_THE PROBLEM:_ Copy verbatim the material from its first line to the line that holds "material on a", including that line.

# DATA SHOWN start

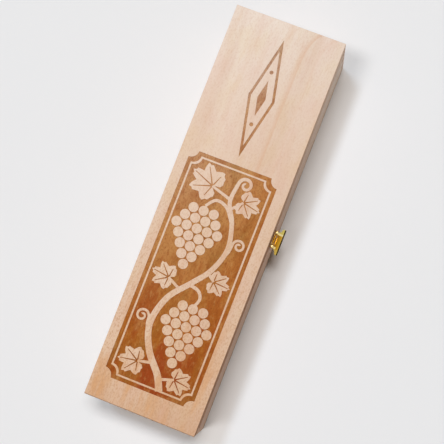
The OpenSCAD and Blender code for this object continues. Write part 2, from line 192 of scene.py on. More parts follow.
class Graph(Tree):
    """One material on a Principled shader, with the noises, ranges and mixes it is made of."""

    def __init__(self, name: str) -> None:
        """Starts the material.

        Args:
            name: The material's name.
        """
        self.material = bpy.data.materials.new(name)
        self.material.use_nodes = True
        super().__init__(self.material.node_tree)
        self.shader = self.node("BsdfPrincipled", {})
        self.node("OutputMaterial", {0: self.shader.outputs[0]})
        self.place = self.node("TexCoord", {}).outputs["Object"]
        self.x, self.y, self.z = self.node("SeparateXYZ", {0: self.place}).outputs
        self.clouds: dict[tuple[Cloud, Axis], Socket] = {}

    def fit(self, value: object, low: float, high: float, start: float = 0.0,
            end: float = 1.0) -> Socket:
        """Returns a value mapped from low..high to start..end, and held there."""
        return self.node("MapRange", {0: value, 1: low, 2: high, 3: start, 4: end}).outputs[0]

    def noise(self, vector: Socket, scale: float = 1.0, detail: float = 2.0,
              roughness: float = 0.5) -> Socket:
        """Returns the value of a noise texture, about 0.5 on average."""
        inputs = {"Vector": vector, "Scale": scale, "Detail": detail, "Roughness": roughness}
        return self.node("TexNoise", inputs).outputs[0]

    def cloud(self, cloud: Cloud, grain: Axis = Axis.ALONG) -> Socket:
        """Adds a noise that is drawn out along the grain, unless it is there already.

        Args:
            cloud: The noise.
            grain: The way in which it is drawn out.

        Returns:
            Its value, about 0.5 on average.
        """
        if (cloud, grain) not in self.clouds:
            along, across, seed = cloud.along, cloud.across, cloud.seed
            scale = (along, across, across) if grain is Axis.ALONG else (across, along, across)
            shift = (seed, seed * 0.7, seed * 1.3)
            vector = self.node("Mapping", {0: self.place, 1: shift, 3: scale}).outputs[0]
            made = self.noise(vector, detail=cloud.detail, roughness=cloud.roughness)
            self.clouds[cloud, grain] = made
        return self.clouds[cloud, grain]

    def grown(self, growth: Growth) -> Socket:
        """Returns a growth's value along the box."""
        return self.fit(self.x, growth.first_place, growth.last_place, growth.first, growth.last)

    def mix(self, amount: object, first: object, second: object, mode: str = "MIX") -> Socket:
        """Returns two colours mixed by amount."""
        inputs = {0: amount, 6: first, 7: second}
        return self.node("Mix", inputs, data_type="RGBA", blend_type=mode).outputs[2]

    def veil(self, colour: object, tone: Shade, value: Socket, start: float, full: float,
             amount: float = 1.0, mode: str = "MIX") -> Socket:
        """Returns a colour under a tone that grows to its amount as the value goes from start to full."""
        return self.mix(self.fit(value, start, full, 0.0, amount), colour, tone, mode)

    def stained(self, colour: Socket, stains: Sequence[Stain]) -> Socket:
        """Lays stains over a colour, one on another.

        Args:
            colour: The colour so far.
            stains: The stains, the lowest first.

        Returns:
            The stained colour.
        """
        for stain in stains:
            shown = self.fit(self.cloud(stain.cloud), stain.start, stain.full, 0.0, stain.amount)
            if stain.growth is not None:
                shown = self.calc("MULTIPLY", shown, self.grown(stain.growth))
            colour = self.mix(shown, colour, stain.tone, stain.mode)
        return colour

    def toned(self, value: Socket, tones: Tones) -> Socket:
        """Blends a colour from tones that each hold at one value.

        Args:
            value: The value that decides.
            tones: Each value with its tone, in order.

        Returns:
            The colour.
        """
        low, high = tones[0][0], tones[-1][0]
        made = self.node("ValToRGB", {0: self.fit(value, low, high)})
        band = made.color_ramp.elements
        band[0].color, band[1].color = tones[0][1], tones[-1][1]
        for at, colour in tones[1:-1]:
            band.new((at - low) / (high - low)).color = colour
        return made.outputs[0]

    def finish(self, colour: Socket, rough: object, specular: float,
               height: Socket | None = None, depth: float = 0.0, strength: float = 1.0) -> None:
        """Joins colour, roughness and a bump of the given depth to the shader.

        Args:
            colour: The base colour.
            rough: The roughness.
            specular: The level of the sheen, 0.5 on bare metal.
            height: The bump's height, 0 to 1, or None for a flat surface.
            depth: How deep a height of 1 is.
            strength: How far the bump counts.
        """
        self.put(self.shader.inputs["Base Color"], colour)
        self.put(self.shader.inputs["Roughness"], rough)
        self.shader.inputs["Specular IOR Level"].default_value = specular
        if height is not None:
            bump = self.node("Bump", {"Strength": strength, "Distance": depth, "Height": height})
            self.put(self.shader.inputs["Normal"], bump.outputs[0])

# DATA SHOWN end

_EXERCISE ANSWER:_
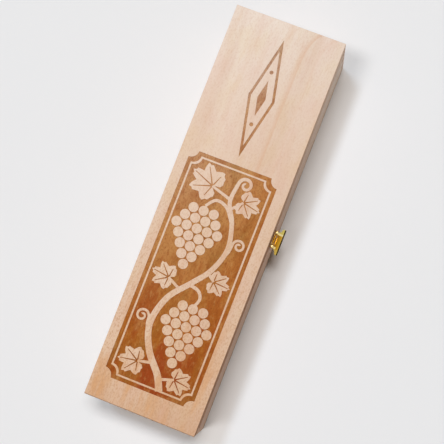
The OpenSCAD and Blender code for this object continues. Write part 2, from line 192 of scene.py on. More parts follow.
class Graph(Tree):
    """One material on a Principled shader, with the noises, ranges and mixes it is made of."""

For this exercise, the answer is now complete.